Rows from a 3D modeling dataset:
**********
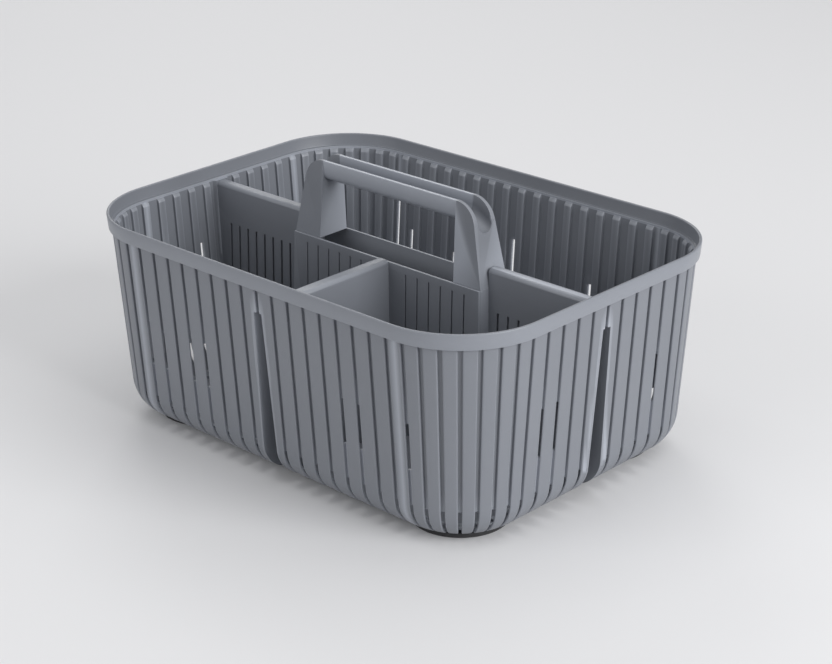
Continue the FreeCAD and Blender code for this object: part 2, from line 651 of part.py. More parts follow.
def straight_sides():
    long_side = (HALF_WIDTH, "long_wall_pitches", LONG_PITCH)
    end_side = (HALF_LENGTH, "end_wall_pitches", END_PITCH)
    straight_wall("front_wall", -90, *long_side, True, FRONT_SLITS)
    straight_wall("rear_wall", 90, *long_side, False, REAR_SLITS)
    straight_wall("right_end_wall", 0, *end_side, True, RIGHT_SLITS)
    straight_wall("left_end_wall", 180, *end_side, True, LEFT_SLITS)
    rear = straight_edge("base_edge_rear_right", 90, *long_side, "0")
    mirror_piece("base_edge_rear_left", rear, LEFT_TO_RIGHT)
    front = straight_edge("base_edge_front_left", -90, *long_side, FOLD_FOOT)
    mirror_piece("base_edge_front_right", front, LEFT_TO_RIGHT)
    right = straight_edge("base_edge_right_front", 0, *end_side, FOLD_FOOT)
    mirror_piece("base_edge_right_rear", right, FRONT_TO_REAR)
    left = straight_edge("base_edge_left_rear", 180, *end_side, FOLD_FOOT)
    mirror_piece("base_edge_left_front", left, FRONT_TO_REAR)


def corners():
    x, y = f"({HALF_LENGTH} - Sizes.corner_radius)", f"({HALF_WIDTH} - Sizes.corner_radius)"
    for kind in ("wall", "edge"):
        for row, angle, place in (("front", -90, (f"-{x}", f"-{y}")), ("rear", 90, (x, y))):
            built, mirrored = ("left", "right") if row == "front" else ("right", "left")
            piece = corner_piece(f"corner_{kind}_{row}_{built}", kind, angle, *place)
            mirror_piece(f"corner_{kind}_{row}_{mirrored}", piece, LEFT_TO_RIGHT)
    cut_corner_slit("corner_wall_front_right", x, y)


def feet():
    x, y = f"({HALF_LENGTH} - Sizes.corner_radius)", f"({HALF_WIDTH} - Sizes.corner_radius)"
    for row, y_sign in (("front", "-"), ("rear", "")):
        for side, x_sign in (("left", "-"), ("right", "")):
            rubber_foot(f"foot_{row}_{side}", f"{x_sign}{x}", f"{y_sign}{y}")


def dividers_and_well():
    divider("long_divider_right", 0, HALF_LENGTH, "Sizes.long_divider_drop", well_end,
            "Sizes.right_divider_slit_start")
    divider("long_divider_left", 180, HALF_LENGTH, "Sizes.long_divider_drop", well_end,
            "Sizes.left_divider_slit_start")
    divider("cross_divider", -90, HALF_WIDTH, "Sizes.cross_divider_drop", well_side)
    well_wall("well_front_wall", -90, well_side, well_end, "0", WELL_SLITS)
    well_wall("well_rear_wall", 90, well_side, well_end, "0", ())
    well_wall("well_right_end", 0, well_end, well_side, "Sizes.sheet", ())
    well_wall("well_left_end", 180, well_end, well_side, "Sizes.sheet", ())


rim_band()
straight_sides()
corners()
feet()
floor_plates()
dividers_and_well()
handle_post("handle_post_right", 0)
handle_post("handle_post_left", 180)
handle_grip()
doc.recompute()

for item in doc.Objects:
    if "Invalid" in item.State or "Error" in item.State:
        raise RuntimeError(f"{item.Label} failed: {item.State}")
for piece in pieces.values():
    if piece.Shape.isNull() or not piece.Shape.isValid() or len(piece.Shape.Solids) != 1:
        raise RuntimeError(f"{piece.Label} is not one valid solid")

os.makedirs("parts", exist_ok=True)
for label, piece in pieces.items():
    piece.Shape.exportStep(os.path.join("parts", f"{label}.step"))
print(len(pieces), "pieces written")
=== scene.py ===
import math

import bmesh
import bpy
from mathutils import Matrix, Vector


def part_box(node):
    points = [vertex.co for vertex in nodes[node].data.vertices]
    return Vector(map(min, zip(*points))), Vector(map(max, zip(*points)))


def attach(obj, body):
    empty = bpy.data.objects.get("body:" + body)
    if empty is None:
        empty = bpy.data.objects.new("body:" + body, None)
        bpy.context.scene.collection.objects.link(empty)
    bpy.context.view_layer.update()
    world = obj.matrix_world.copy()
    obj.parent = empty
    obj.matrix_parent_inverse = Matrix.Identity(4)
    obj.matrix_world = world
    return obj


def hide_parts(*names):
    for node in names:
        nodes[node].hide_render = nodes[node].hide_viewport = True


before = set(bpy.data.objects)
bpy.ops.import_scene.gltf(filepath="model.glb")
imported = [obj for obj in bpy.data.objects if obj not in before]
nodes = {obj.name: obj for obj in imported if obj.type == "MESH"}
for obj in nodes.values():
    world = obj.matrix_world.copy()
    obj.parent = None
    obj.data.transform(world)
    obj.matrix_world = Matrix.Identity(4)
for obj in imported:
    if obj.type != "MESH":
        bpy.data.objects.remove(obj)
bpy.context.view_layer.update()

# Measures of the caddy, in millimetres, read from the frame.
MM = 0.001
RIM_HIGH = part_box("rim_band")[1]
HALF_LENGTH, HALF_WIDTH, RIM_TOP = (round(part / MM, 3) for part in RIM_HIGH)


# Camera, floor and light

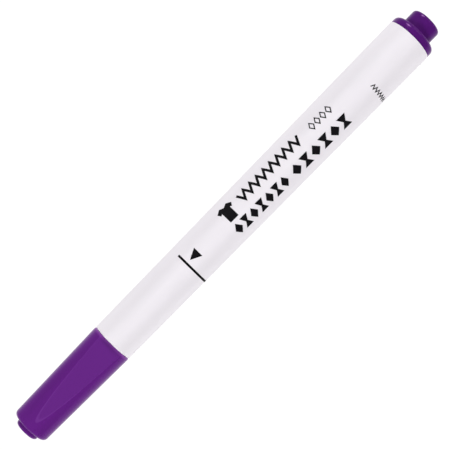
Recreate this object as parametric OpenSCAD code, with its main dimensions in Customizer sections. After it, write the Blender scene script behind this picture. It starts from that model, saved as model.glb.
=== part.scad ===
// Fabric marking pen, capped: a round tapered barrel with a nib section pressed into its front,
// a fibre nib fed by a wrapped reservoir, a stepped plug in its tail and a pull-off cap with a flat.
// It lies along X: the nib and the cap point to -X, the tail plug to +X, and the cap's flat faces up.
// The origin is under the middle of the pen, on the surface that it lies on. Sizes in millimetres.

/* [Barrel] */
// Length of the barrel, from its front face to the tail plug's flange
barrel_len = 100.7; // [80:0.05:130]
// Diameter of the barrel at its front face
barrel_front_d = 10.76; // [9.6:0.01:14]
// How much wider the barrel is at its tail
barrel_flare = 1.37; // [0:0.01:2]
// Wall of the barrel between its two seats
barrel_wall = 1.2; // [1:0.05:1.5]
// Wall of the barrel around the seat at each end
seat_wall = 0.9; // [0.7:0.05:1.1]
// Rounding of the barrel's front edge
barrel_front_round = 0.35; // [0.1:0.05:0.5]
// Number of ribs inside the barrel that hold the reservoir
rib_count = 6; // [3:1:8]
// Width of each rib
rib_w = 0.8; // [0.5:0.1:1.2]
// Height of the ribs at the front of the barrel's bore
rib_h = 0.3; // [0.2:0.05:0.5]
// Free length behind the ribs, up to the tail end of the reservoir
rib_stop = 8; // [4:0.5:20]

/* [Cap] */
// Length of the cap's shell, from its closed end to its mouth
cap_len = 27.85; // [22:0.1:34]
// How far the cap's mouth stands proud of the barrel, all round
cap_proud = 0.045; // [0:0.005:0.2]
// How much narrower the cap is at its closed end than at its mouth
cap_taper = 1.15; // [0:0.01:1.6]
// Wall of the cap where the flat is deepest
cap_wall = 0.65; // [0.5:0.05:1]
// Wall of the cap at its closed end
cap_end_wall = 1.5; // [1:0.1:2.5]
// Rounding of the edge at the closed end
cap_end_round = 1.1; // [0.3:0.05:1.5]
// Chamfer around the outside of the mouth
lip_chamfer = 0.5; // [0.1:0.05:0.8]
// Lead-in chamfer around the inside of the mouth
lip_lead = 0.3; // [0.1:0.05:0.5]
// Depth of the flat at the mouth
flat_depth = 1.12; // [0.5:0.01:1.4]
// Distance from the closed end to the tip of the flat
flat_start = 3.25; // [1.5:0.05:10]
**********
- _WRITTEN EXERCISE_
Repeat every entry exactly, please.

- _EXERCISE RESULT_
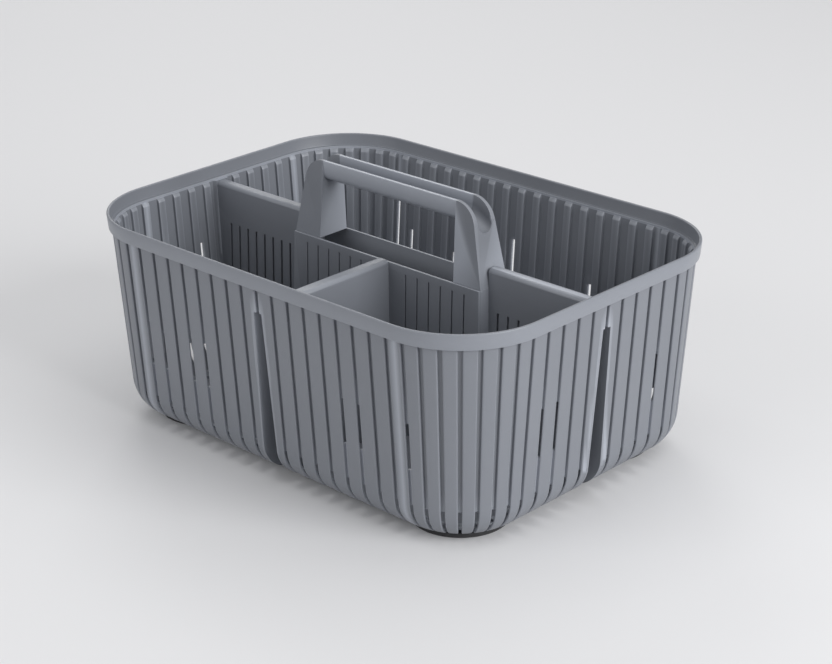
Continue the FreeCAD and Blender code for this object: part 2, from line 651 of part.py. More parts follow.
def straight_sides():
    long_side = (HALF_WIDTH, "long_wall_pitches", LONG_PITCH)
    end_side = (HALF_LENGTH, "end_wall_pitches", END_PITCH)
    straight_wall("front_wall", -90, *long_side, True, FRONT_SLITS)
    straight_wall("rear_wall", 90, *long_side, False, REAR_SLITS)
    straight_wall("right_end_wall", 0, *end_side, True, RIGHT_SLITS)
    straight_wall("left_end_wall", 180, *end_side, True, LEFT_SLITS)
    rear = straight_edge("base_edge_rear_right", 90, *long_side, "0")
    mirror_piece("base_edge_rear_left", rear, LEFT_TO_RIGHT)
    front = straight_edge("base_edge_front_left", -90, *long_side, FOLD_FOOT)
    mirror_piece("base_edge_front_right", front, LEFT_TO_RIGHT)
    right = straight_edge("base_edge_right_front", 0, *end_side, FOLD_FOOT)
    mirror_piece("base_edge_right_rear", right, FRONT_TO_REAR)
    left = straight_edge("base_edge_left_rear", 180, *end_side, FOLD_FOOT)
    mirror_piece("base_edge_left_front", left, FRONT_TO_REAR)


def corners():
    x, y = f"({HALF_LENGTH} - Sizes.corner_radius)", f"({HALF_WIDTH} - Sizes.corner_radius)"
    for kind in ("wall", "edge"):
        for row, angle, place in (("front", -90, (f"-{x}", f"-{y}")), ("rear", 90, (x, y))):
            built, mirrored = ("left", "right") if row == "front" else ("right", "left")
            piece = corner_piece(f"corner_{kind}_{row}_{built}", kind, angle, *place)
            mirror_piece(f"corner_{kind}_{row}_{mirrored}", piece, LEFT_TO_RIGHT)
    cut_corner_slit("corner_wall_front_right", x, y)


def feet():
    x, y = f"({HALF_LENGTH} - Sizes.corner_radius)", f"({HALF_WIDTH} - Sizes.corner_radius)"
    for row, y_sign in (("front", "-"), ("rear", "")):
        for side, x_sign in (("left", "-"), ("right", "")):
            rubber_foot(f"foot_{row}_{side}", f"{x_sign}{x}", f"{y_sign}{y}")


def dividers_and_well():
    divider("long_divider_right", 0, HALF_LENGTH, "Sizes.long_divider_drop", well_end,
            "Sizes.right_divider_slit_start")
    divider("long_divider_left", 180, HALF_LENGTH, "Sizes.long_divider_drop", well_end,
            "Sizes.left_divider_slit_start")
    divider("cross_divider", -90, HALF_WIDTH, "Sizes.cross_divider_drop", well_side)
    well_wall("well_front_wall", -90, well_side, well_end, "0", WELL_SLITS)
    well_wall("well_rear_wall", 90, well_side, well_end, "0", ())
    well_wall("well_right_end", 0, well_end, well_side, "Sizes.sheet", ())
    well_wall("well_left_end", 180, well_end, well_side, "Sizes.sheet", ())


rim_band()
straight_sides()
corners()
feet()
floor_plates()
dividers_and_well()
handle_post("handle_post_right", 0)
handle_post("handle_post_left", 180)
handle_grip()
doc.recompute()

for item in doc.Objects:
    if "Invalid" in item.State or "Error" in item.State:
        raise RuntimeError(f"{item.Label} failed: {item.State}")
for piece in pieces.values():
    if piece.Shape.isNull() or not piece.Shape.isValid() or len(piece.Shape.Solids) != 1:
        raise RuntimeError(f"{piece.Label} is not one valid solid")

os.makedirs("parts", exist_ok=True)
for label, piece in pieces.items():
    piece.Shape.exportStep(os.path.join("parts", f"{label}.step"))
print(len(pieces), "pieces written")
=== scene.py ===
import math

import bmesh
import bpy
from mathutils import Matrix, Vector


def part_box(node):
    points = [vertex.co for vertex in nodes[node].data.vertices]
    return Vector(map(min, zip(*points))), Vector(map(max, zip(*points)))


def attach(obj, body):
    empty = bpy.data.objects.get("body:" + body)
    if empty is None:
        empty = bpy.data.objects.new("body:" + body, None)
        bpy.context.scene.collection.objects.link(empty)
    bpy.context.view_layer.update()
    world = obj.matrix_world.copy()
    obj.parent = empty
    obj.matrix_parent_inverse = Matrix.Identity(4)
    obj.matrix_world = world
    return obj


def hide_parts(*names):
    for node in names:
        nodes[node].hide_render = nodes[node].hide_viewport = True


before = set(bpy.data.objects)
bpy.ops.import_scene.gltf(filepath="model.glb")
imported = [obj for obj in bpy.data.objects if obj not in before]
nodes = {obj.name: obj for obj in imported if obj.type == "MESH"}
for obj in nodes.values():
    world = obj.matrix_world.copy()
    obj.parent = None
    obj.data.transform(world)
    obj.matrix_world = Matrix.Identity(4)
for obj in imported:
    if obj.type != "MESH":
        bpy.data.objects.remove(obj)
bpy.context.view_layer.update()

# Measures of the caddy, in millimetres, read from the frame.
MM = 0.001
RIM_HIGH = part_box("rim_band")[1]
HALF_LENGTH, HALF_WIDTH, RIM_TOP = (round(part / MM, 3) for part in RIM_HIGH)


# Camera, floor and light

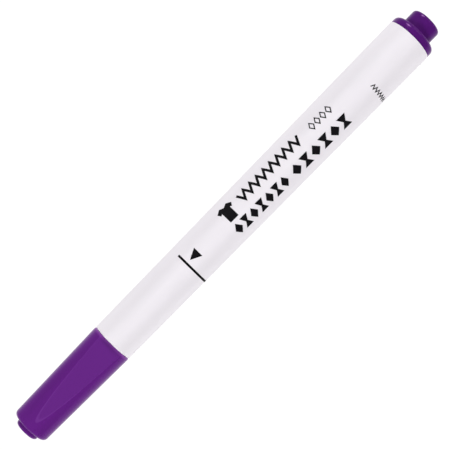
Recreate this object as parametric OpenSCAD code, with its main dimensions in Customizer sections. After it, write the Blender scene script behind this picture. It starts from that model, saved as model.glb.
=== part.scad ===
// Fabric marking pen, capped: a round tapered barrel with a nib section pressed into its front,
// a fibre nib fed by a wrapped reservoir, a stepped plug in its tail and a pull-off cap with a flat.
// It lies along X: the nib and the cap point to -X, the tail plug to +X, and the cap's flat faces up.
// The origin is under the middle of the pen, on the surface that it lies on. Sizes in millimetres.

/* [Barrel] */
// Length of the barrel, from its front face to the tail plug's flange
barrel_len = 100.7; // [80:0.05:130]
// Diameter of the barrel at its front face
barrel_front_d = 10.76; // [9.6:0.01:14]
// How much wider the barrel is at its tail
barrel_flare = 1.37; // [0:0.01:2]
// Wall of the barrel between its two seats
barrel_wall = 1.2; // [1:0.05:1.5]
// Wall of the barrel around the seat at each end
seat_wall = 0.9; // [0.7:0.05:1.1]
// Rounding of the barrel's front edge
barrel_front_round = 0.35; // [0.1:0.05:0.5]
// Number of ribs inside the barrel that hold the reservoir
rib_count = 6; // [3:1:8]
// Width of each rib
rib_w = 0.8; // [0.5:0.1:1.2]
// Height of the ribs at the front of the barrel's bore
rib_h = 0.3; // [0.2:0.05:0.5]
// Free length behind the ribs, up to the tail end of the reservoir
rib_stop = 8; // [4:0.5:20]

/* [Cap] */
// Length of the cap's shell, from its closed end to its mouth
cap_len = 27.85; // [22:0.1:34]
// How far the cap's mouth stands proud of the barrel, all round
cap_proud = 0.045; // [0:0.005:0.2]
// How much narrower the cap is at its closed end than at its mouth
cap_taper = 1.15; // [0:0.01:1.6]
// Wall of the cap where the flat is deepest
cap_wall = 0.65; // [0.5:0.05:1]
// Wall of the cap at its closed end
cap_end_wall = 1.5; // [1:0.1:2.5]
// Rounding of the edge at the closed end
cap_end_round = 1.1; // [0.3:0.05:1.5]
// Chamfer around the outside of the mouth
lip_chamfer = 0.5; // [0.1:0.05:0.8]
// Lead-in chamfer around the inside of the mouth
lip_lead = 0.3; // [0.1:0.05:0.5]
// Depth of the flat at the mouth
flat_depth = 1.12; // [0.5:0.01:1.4]
// Distance from the closed end to the tip of the flat
flat_start = 3.25; // [1.5:0.05:10]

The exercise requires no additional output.